It is of paramount importance to ensure that your workplace reflects the increasingly diverse ethnic and cultural makeup of our society.
Recent socio-political events and social movements such as Black Lives Matter have arisen in response to unfair, unjust and sometimes illegal treatment of ethnic minorities in societies around the world. These events have shone a spotlight on the world of work, challenging organisations to level the playing field for all members of our society. Conscious and unconscious barriers exist, based on predetermined characteristics that bear no relevance as to how well someone can do their job. It’s clear that we must work together to remove these barriers.
Time and time again, it's been demonstrated that an ethnically diverse workforce adds a new level of understanding to an organisation in terms of innovation, adaptability, flexibility and problem solving. Research from the Boston Consulting Group has shown that those companies with an above-average diversity rate for their workforce have a 19% higher revenue than those that don’t. However, despite these proven benefits, corporate leaderships remain, as an article by Forbes states, “male, pale and stale”, and so there is clearly a long way to go before we can say that true meritocracy has been achieved.
The implementation of a diversity strategy is a daunting task for any organisation, and many find themselves at a loss as to how to make the best of such potential. So how exactly can we achieve a more ethnically diverse workplace, where ideas and opinions from all cultures are celebrated and valued?

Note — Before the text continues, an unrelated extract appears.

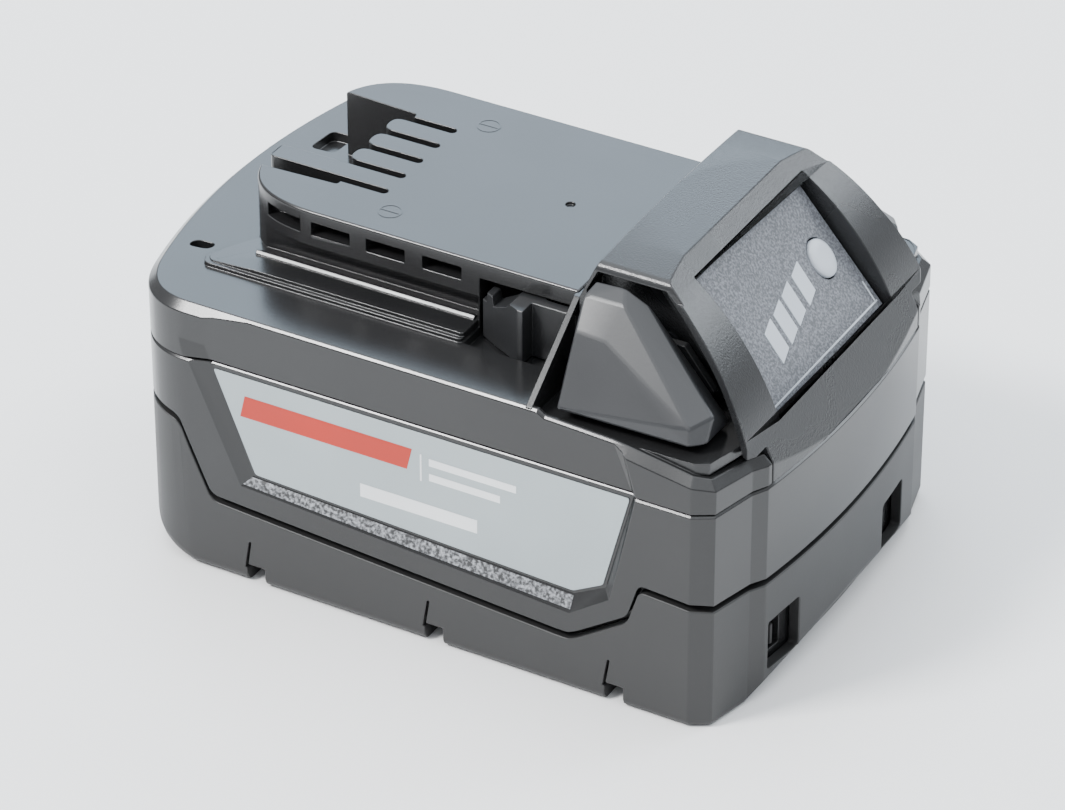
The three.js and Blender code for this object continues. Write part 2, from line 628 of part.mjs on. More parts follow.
addPiece('bus_strip_5', makeStrip(-1, -1, 0), nickel);
addPiece('bus_strip_6', makeStrip(-1, 1, 2), nickel);
addPiece('board_pad', box(-44, 16, -19, 19, 43.6, 45), foamGrey);
addPiece('control_board', box(-46, 18, -26, 26, 45.3, 46.9), boardGreen);
let terminalBlock = box(-30, 4, -16.4, 16.4, 47.3, 60.5);
for (let i = -2; i <= 2; i += 1) {
  const y = i * SLIT_PITCH;
  terminalBlock = terminalBlock.subtract(box(-31, -8, y - 1.6, y + 1.6, 51, 62));
}
addPiece('terminal_block', terminalBlock, holderPlastic);
for (let i = -2; i <= 2; i += 1) {
  const y = i * SLIT_PITCH;
  const clip = box(-29, -9, y - 1.3, y + 1.3, 51.4, 59.6);
  addPiece(`terminal_${i + 3}`, clip.subtract(box(-30, -12, y - 0.55, y + 0.55, 52.2, 60)), copper);
}
const SWITCH = [[-2, -2], [2, -2], [2, 2], [-2, 2]].map(([a, b]) => [BUTTON_AT[0] + a, BUTTON_AT[1] + b]);
addPiece('gauge_switch', slopeBlock(SWITCH, -6.7, -5.6), holderPlastic);
addPiece('power_lead_positive', makeLead(LEAD_POSITIVE), leadRed);
addPiece('power_lead_negative', makeLead(LEAD_NEGATIVE), leadBlack);
SCREWS.forEach((at, i) => addPiece(`case_screw_${i + 1}`, makeScrew(at), steel));

export default pack;
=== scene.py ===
import json
import math

import bmesh
import bpy
from mathutils import Matrix, Vector


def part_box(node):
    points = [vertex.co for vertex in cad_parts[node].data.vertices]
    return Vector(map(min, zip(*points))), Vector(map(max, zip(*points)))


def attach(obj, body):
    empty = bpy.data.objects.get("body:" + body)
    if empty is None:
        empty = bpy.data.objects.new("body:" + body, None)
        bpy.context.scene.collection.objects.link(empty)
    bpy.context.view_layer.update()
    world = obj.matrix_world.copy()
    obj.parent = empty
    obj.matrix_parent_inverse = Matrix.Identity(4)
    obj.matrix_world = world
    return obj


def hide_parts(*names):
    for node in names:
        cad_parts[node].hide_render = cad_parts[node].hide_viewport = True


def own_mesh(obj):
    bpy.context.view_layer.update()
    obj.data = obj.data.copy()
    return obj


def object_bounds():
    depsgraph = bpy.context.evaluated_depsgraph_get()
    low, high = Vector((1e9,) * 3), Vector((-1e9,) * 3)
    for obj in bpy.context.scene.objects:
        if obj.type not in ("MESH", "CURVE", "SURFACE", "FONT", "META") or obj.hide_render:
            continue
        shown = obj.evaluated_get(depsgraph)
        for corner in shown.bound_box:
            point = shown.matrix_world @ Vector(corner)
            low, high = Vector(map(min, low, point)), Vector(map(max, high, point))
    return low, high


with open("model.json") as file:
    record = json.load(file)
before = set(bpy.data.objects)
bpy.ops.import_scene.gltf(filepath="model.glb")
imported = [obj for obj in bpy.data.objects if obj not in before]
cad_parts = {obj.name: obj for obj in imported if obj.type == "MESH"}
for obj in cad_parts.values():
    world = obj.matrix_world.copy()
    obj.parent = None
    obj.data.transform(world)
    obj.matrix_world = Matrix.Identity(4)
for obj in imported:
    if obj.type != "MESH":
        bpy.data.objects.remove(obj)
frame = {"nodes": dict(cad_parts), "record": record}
CAD_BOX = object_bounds()
MM = 0.001
SHARP = 13                       # degrees between two faces, above which the edge is rounded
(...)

How to Achieve a more Ethnically Inclusive Workplace
Communication is critical.
Diverse individuals need to know they and their differences are respected and valued. Because of the ethnically homogenous makeup of companies that has traditionally existed in our society, those from an ethnic minority may not speak up in meetings, idea sessions or when interacting in group settings. By actively seeking out ethnic minority employees and providing them with a platform to speak, leaders can make it known that ideas from all backgrounds and cultures are valid.
Training and education.
Management must ensure that all employees understand where each other is coming from in their interactions in order to avoid cultural misunderstandings or unconscious bias. It is possible that those from the BAME community have their ideas or opinions misinterpreted or badly implemented due to from their colleagues. Implementing a rigorous training and education programme, such as .
Implement a diversity policy and publicise it.
Whilst having a diversity policy is important, what’s also important is an organisation’s leadership setting themselves the challenge of improving and making it known publicly that they are doing so. This ensures a commitment to change to which they can be held to account by employees and shareholders alike. Make sure all employees understand how the diversity policy works and know everyone has the same chance to progress. Unless your diversity policy is backed up by strong cultural values, it will not help meet business goals no matter what quotas might appear to have been fulfilled.
Have an open-door culture and encourage people to come in.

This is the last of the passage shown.